И вот теперь, когда приехал Лев Павлович, — брат, знаменитый брат, «политическая совесть», русской интеллигенции, как называли депутата Карабаева в буржуазно-либеральных газетах, — Георгий Павлович сумел и сейчас сохранить за собой свое место в глазах собравшихся гостей.
Лев Павлович знаменит? Им льстит знакомство с таким человеком?.. Но у кого другого, как только у Георгия Павловича, эта встреча может, состояться?.. К кому еще так близок этот известный в государстве человек, как не ему — Георгию Карабаеву? Брат достоин брата.
Так или иначе, приезд Льва Павловича, пребывание его в Смирихинске, доступность встреч с ним — все это лишний раз как бы подчеркивало исключительное положение в здешнем обществе Георгия Карабаева.
Юноша, Федя Калмыков, меньше всего думал сейчас о человеке, в дом которого он пришел. Мысль его почти всецело занимал знаменитый депутат и… отец героини его романа — Иринушки. Правда, он уже был знаком с Львом Павловичем Карабаевым, еще в самом начале вечера Ириша показала его отцу, — но разве достаточно одного рукопожатия, десятка ласково сказанных слов и мельком брошенного доброжелательного взгляда?.. Да и вообще Федя чувствовал неловкость: во время знакомства с Карабаевым присутствовала Софья Даниловна, и ее насмешливые, «посвященные» глаза невольно смущали Федю.

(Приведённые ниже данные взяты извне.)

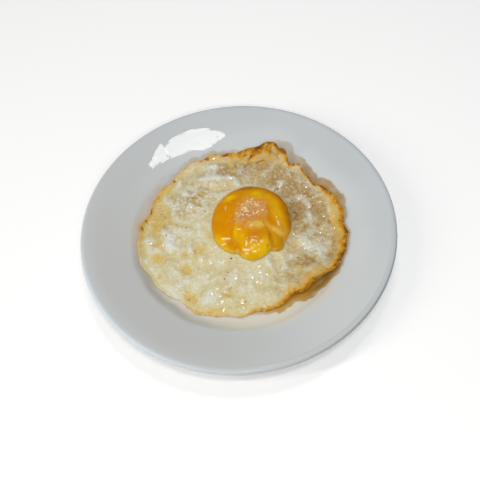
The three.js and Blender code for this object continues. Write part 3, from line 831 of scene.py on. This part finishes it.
whiteLook = {
    "noises": {"broad": (130, 3, 0.6), "medium": (420, 3, 0.6), "fine": (1500, 3, 0.6),
               "flecks": (1000, 2), "sparks": (900, 1), "lumps": (300, 1, 0.4)},
    "dropScale": 520, "dropBump": (1, 0.00005), "lumpBump": (0.3, 0.0006), "frothBump": (0.25, 0.0004),
    "browner": [("underside of the curl", 303, 16, 0.15)],
    "paler": [("left", 200, 60, 0.3), ("right", 350, 55, -0.2)],
    "tones": {
        "set": (208, 195, 148), "milky": (215, 206, 167), "tan": (160, 121, 52),
        "amber": (210, 178, 82), "froth": (158, 127, 78), "bubbles": (202, 173, 130),
        "cloudedFroth": (192, 171, 132), "pale": (219, 221, 208), "lightFlecks": (246, 242, 226),
        "darkFlecks": (172, 146, 96), "sparks": (250, 250, 244), "scorch": (130, 80, 18),
    },
    "crust": [(0, (212, 192, 134)), (0.25, (212, 171, 86)), (0.45, (200, 148, 46)),
              (0.6, (184, 125, 20)), (0.8, (150, 95, 10)), (1, (102, 56, 6))],
    "toastWide": [(0, 4), (10, 3.2), (25, 1.4), (45, 1.2), (60, 3), (75, 7), (90, 5), (105, 2.6),
                  (120, 1.4), (135, 1.4), (150, 3), (168, 4.5), (176, 4), (183, 2), (205, 1.2),
                  (222, 0.6), (232, 2.5), (240, 4), (255, 2.6), (270, 2.6), (283, 3.4),
                  (295, 4.2), (305, 5.5), (315, 4.2), (325, 3.2), (335, 3.2), (350, 3.6)],
    "toastDeep": [(0, 0.48), (10, 0.58), (25, 0.56), (45, 0.5), (60, 0.62), (75, 0.92), (90, 0.56),
                  (105, 0.5), (120, 0.24), (135, 0.2), (150, 0.32), (168, 0.36), (176, 0.3),
                  (183, 0.2), (190, 0.2), (205, 0.08), (222, 0.03), (232, 0.24), (240, 0.34),
                  (255, 0.26), (262, 0.3), (270, 0.54), (283, 0.5), (295, 0.74), (305, 0.7),
                  (315, 0.5), (325, 0.76), (335, 0.84), (350, 0.6)],
    "rind": [(0, 0.4), (20, 0.8), (45, 0.7), (60, 0.5), (75, 0.6), (90, 0.4), (104, 0.5), (120, 0.3),
             (140, 0.4), (163, 0.5), (176, 0.4), (186, 0.1), (225, 0), (245, 0.2), (265, 0.3),
             (285, 0.5), (305, 0.2), (320, 0.3), (335, 0.9), (352, 0.9)],
    "goldBand": [(0, 0.6), (10, 0.5), (25, 0.15), (45, 0.1), (60, 0.4), (75, 0.8), (90, 0.9),
                 (105, 0.5), (120, 0.3), (135, 0.6), (150, 1), (176, 1), (190, 0.6), (205, 0.1),
                 (215, 0.2), (232, 0.5), (240, 0.7), (255, 0.4), (270, 0.5), (283, 0.6), (295, 0.9),
                 (315, 0.8), (325, 0.3), (335, 0.2), (350, 0.4)],
    "tanBand": [(0, 0.3), (15, 0), (292, 0), (308, 0.7), (320, 1), (345, 1), (352, 0.6)],
    "tan": [
        ("upper right", 30, 36, 17, 14, -40, 1.1), ("top", 2, 47, 20, 10, 0, 1.5),
        ("right", 43, 10, 14, 24, 5, 1.6), ("lower right", 38, -24, 17, 14, 30, 1.0),
        ("upper left", -26, 30, 17, 14, 40, 1.0), ("left", -46, 12, 10, 20, 10, 0.7),
        # the shade of the yolk is the yolk's shadow, painted in tan
        ("front right", 22, -36, 12, 9, 10, 0.5), ("shade of the yolk", 32, 11, 6, 14, 0, 1.4),
        ("front", -6, -32, 16, 9, 0, 0.25), ("flap", 20, 53, 12, 7, -10, 1.0),
    ],
    "amber": [
        ("front left", -31.3, -19.4, 3.9, 4.6, 0, 1.3), ("by the hump", -24.2, -9.8, 5.2, 3.4, 70, 1.3),
        ("left of the hump", -31.2, -9.6, 2.6, 2.4, 0, 1.1),
        ("furrow", -29.6, -37.2, 7.5, 3.8, 130, 1.2),
        ("far front", -8.4, -38, 6.5, 2.6, 165, 1.0), ("olive", -47, -10.5, 5, 6.5, 20, 1.0),
        ("left gold", -48, 14, 5, 10, 25, 1.6), ("above it", -43.5, 27, 3.6, 8, 30, 1.5),
        ("upper left band", -37, 39, 3, 7, -45, 1.0), ("wrinkle by the edge", -44, -4, 7, 1.6, 130, 0.8),
        ("front gold", -16, -46, 6, 2.2, 0, 0.8), ("far front gold", -2, -46, 8, 2, 0, 0.5),
        ("tan furrow", -1, 50, 10, 3, 102, 0.8), ("below the ridge", -12, 34.6, 10, 2.2, -6, 0.9),
        ("left arm", -20, 31, 5, 1.8, -40, 0.7), ("left hollow", -22.7, 20.2, 3.6, 2.6, 70, 0.9),
        ("brown patch", -41.5, 17.2, 3.8, 2.8, 0, 1.2), ("ring", -33.5, 18.5, 3, 2.4, 0, 0.8),
        ("under the ring", -36, 10, 5, 2, -50, 0.6), ("right band", 57, 2, 3.4, 14, 5, 1.0),
        ("lower right", 42, -29, 9, 3.8, 40, 1.0), ("left cream", -45.5, 1.5, 4, 5, 20, 0.6),
        ("right spot", 32.2, -28, 2.8, 3.2, 0, 1.0),
        ("inner right", 30, -13, 2.4, 5, 20, 0.6), ("green spot", 15.2, -26.8, 1.8, 4, -20, 0.7),
        ("pocket", 17, 53, 6.5, 3.2, 8, 1.2), ("left of the pocket", 8, 53.5, 6, 3, 15, 0.9),
        ("left of the yolk", -16, 0, 1.8, 7, 10, 0.7), ("cheek", -17, 12, 2.4, 4, 0, 0.5),
        ("upper edge", -22, 51, 9, 2.6, 28, 0.6),
        ("bottom left edge", -45, -24, 2, 8, 35, 0.7), ("small front", -19, -17, 2, 1.6, 0, 0.5),
        ("small front", 0.4, -41, 3, 1.6, 0, 0.6), ("between the pillows", -36, 1, 5, 1.2, 140, 0.6),
        ("foot of the fold", 30, 47.5, 3.5, 3, 0, 1.0), ("right of the pillow", 54, -12, 3.4, 8, 0, 0.3),
        ("wash on the left", -32, 14, 15, 12, 40, 0.42), ("wash by the yolk", -20, -4, 5, 8, 0, 0.42),
    ],
    "froth": [
        ("upper right", 31, 34, 17, 9, -42, 1.3), ("behind the yolk", 20, 36, 14, 5, -10, 0.9),
        ("right", 37, 14, 6, 12, 10, 0.8), ("lower right", 44, -26, 9, 5, 40, 0.7),
        ("left of the yolk", -17, 17, 3.6, 4, 0, 0.7), ("left", -33, 19, 6, 6, 0, 0.7),
        ("flap", 26, 51, 8, 6, -40, 0.5), ("pocket", 18.3, 53.6, 4, 2, 5, 1.0),
        ("fold", 27, 54.5, 2.2, 4.5, 15, 1.0), ("below the swelling", 27, -10, 4, 6, 10, 0.5),
        ("front right", 28, -24, 10, 8, 20, 0.4),
    ],
    "curd": [
        ("upper left", -24, 24, 19, 15, 30, 1.2), ("ridge", -10, 40, 18, 6, 0, 0.8),
        ("left", -36, 2, 10, 12, 0, 0.8), ("right", 40, -8, 8, 20, 10, 0.5),
        ("front right", 16, -26, 12, 9, 0, 0.4),
    ],
    # pale is opaque white where the white is thick, with a painted bluish sheen on the lumps
    "pale": [
        ("left pillow", -41.5, 5, 7, 2.6, 125, 1.2), ("second", -40, -2.2, 6, 2.2, 150, 1.0),
        ("ridge", -12, 42, 15, 2.4, -4, 1.2), ("ridge's end", 2, 36.5, 5.5, 2.0, -60, 1.2),
        ("top", -13, 50.6, 8, 3.4, -4, 0.7), ("beside it", 6, 45, 4, 4.5, 30, 0.6),
        ("front left", -41, -31, 8, 3.6, 130, 0.6), ("spot", -32, -27, 3.6, 1.8, 30, 1.0),
        ("front", -19.6, -40, 7, 3.2, 20, 0.75), ("right pillow", 45.8, -17.6, 8.5, 3, 95, 1.3),
        ("inner right", 39, -13.4, 5, 3.4, 120, 1.3), ("beside the droop", 41, -4, 4.5, 3, 20, 0.8),
        ("by the fold", 24, -22, 6, 2.6, 105, 0.7), ("left of the fold", 15, -21, 6.5, 2.0, 110, 0.8),
        ("hump", -28.4, -6.4, 4, 1.6, 100, 1.1),
        ("lobe", -32.7, 41, 2.8, 1.8, 50, 1.0), ("lump", -28.5, 31.5, 4.2, 2.2, 0, 1.1),
        ("small lump", -27, 23, 2.4, 1.6, 60, 1.0), ("ring's bottom", -32, 12.6, 5, 1.4, -20, 0.7),
        ("right of the yolk", 37.5, 20, 4, 2.2, 0, 0.6), ("far right", 42.6, 7, 2.8, 8, 0, 0.6),
        # the shade of the yolk takes the pale out of the yolk's painted shadow
        ("shade of the yolk", 34.5, 4.5, 4, 7, 0, -0.9),
        ("right edge", 55, 9.6, 2.2, 2.2, 0, 1.0), ("upper right", 45.5, 29, 5, 1.8, -45, 0.9),
        ("front middle", 5, -28, 7, 4, 10, 0.5), ("low ridge", 20, -35.5, 5, 1.6, -30, 0.8),
        ("by the lobe", -20, -2, 5, 1.2, -35, 0.7), ("front left edge", -38, -36, 6, 2.4, 128, 0.4),
    ],
    "bare": [
        ("pocket", 18.3, 53.6, 4.4, 2.2, 5, 1.2), ("fold", 27, 54.5, 1.6, 4.2, 15, 1.0),
        ("top of the fold", 22.5, 57.5, 2, 2, 0, 0.4), ("by the step", 31, 49, 2, 3, 30, 0.4),
    ],
    "scorch": [
        ("beside the yolk", 25.5, 28.5, 2.6, 1.2, -30, 0.9),
        ("dash behind it", 33, 31, 1.4, 0.7, -30, 0.6),
        ("right of the yolk", 34.5, 17.2, 2, 0.9, 20, 0.8),
        ("in the froth", 40, 23.2, 2.2, 1.4, -20, 0.55),
        ("lower right of the yolk", 34.8, 9.8, 2.2, 1.6, 0, 0.55),
        ("by the droop", 30.5, -3, 1.8, 3, 0, 0.4),
        ("brown on the left", -41.8, 17, 2.6, 1.8, 0, 0.55),
        # the shade of the yolk and the one above it are the yolk's shadow, painted in scorch brown
        ("shade of the yolk", 33.5, 5, 3.2, 6, 0, 0.5), ("above it", 31.5, 14, 2.4, 4, 30, 0.5),
        ("on the ring", -33, 17.7, 2.2, 1.6, 0, 0.35),
        ("pocket's left", 12.6, 55.6, 2.8, 1.2, 30, 0.9),
        ("pocket's front", 18.6, 50.2, 4.4, 1.0, 8, 0.9),
        ("pocket's top", 18.8, 59, 4.5, 1.0, 0, 0.7), ("fold's left", 25.4, 55, 0.9, 4, -12, 0.8),
        ("fold's right", 32.4, 52.2, 1.3, 4.5, 30, 1.1),
        ("fold's crest", 23.2, 58.2, 0.9, 3, -30, 0.8), ("left ridge", 9.5, 56.6, 3.6, 0.9, 22, 0.8),
        ("second left ridge", 11, 53, 4, 0.7, 15, 0.6),
        ("right of the fold", 29.2, 56.2, 0.8, 2.6, 20, 0.7),
        ("curl's hollow", 31, -40, 4, 1.0, 30, 0.4), ("knob", 38, 43.6, 1.8, 1.0, -30, 0.6),
        ("left tip", -56, 11.4, 1.4, 2.2, 0, 0.9), ("left dash", -53.6, 15.8, 1.0, 3.5, 25, 0.7),
        ("nick on the left", -50.4, 24, 1.2, 2.8, 25, 0.8),
        ("upper left knob", -35.6, 43.6, 2, 1.6, 40, 1.0), ("top knob", -14.6, 57.6, 2.4, 1.0, 0, 1.0),
        ("orange knob", -2, 58, 3.4, 1.8, 0, 0.6), ("front knob", -16, -48.4, 2.4, 1.0, 0, 0.4),
        ("second front knob", -8, -47.4, 2, 1.0, 0, 0.35),
        ("front left knob", -31.7, -42.6, 2, 1.2, -40, 0.4), ("left knob", -56, -8.3, 1, 1.6, 0, 0.3),
    ],
}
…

«Вот, молодой человек, — папа Ириши: так и знайте! — словно говорили эти глаза. — А вы думали, что все так просто, молодой человек?..» — И он почувствовал в этом неслышном вопросе заранее вынесенный приговор, осуждение, отказ.
«Дурак! Сробел, как гимназист! — с досадой подумал он о самом себе, лишь только Карабаев с женой прошли в другую комнату. — Как я держал себя? Что-то бессвязно отвечал — как мальчишка, как гимназист…» — мысленно повторял он это сравнение, не чувствуя в этот момент его правдоподобности и неоспоримости.
И теперь, когда Ириша и Федя, покинув гимназическое общество, вышли в гостиную, где сидело большинство гостей, Федя тотчас же заметил Льва Павловича. Он стоял, покуривая, у самых дверей в братнин кабинет, стоял, окруженный собеседниками, среди которых один был незнаком Феде.
— Кто это? — спросил он свою спутницу, указывая глазами на круглоголового, гладко выбритого человека в рябеньком, нескладно сидящем костюме и в черной, — как носят рабочие, — косоворотке, резко бросавшейся в глаза среди белогрудых манишек остальных мужчин.
— Политический! — шепотом ответила Ирина. — Дядин знакомый… политический, ей-богу! — повторила она и не прочь была бы рассказать о нем все немногое, что узнала сама час назад, но Софья Даниловна позвала ее в этот момент, и Федя остался один.
Чувствовалось, что человек этот сегодня не только не потерялся во внимании собравшихся, но и отвлек его столько же, сколько почтенный гость в Смирихинске — Лев Павлович Карабаев. С особенным интересом и острым любопытством всматривались присутствующие в его лицо, слушали его речь, многим льстила бы его дружеская расположенность к ним, но вместе с тем далеко не каждый решился бы открыто, на глазах у всего города, укреплять свою дружбу с этим человеком.
Присутствие его здесь, — как и Льва Павловича, — делало сегодняшний вечер необычным, волнующим, но… одно дело поддерживать общение с оппозиционным депутатом Карабаевым, другое совсем — принимать у себя в доме бывшего политического ссыльного социал-революционера Ивана Теплухина!
Близкое и открытое знакомство с ним может бросить тень на доброе, «лойяльное» имя доктора Коростылева — старшего врача земской больницы. Адвоката-еврея, Захара Ефимовича Левитана, наверно, уже после этого не утвердит судебная палата присяжным поверенным, и придется ему всю жизнь числиться в помощниках, а место городского инженера Бестопятова станет зыбким, ненадежным, как осевший в прошлом году выстроенный им мост на здешней речке…
Один лишь Георгий Павлович мог пренебречь всеми этими не без основания высказанными опасениями. Встретив сегодня в городе Ивана Митрофановича Теплухина, когдатошнего репетитора карабаевских дочек — Кати и Лизы, Георгий Павлович не замедлил пригласить его к себе на вечер: бывший «политический преступник», к тому же легализированный теперь правительством, — о, это могло быть интересным для гостей Георгия Павловича и придать его вечеру некоторое своеобразие.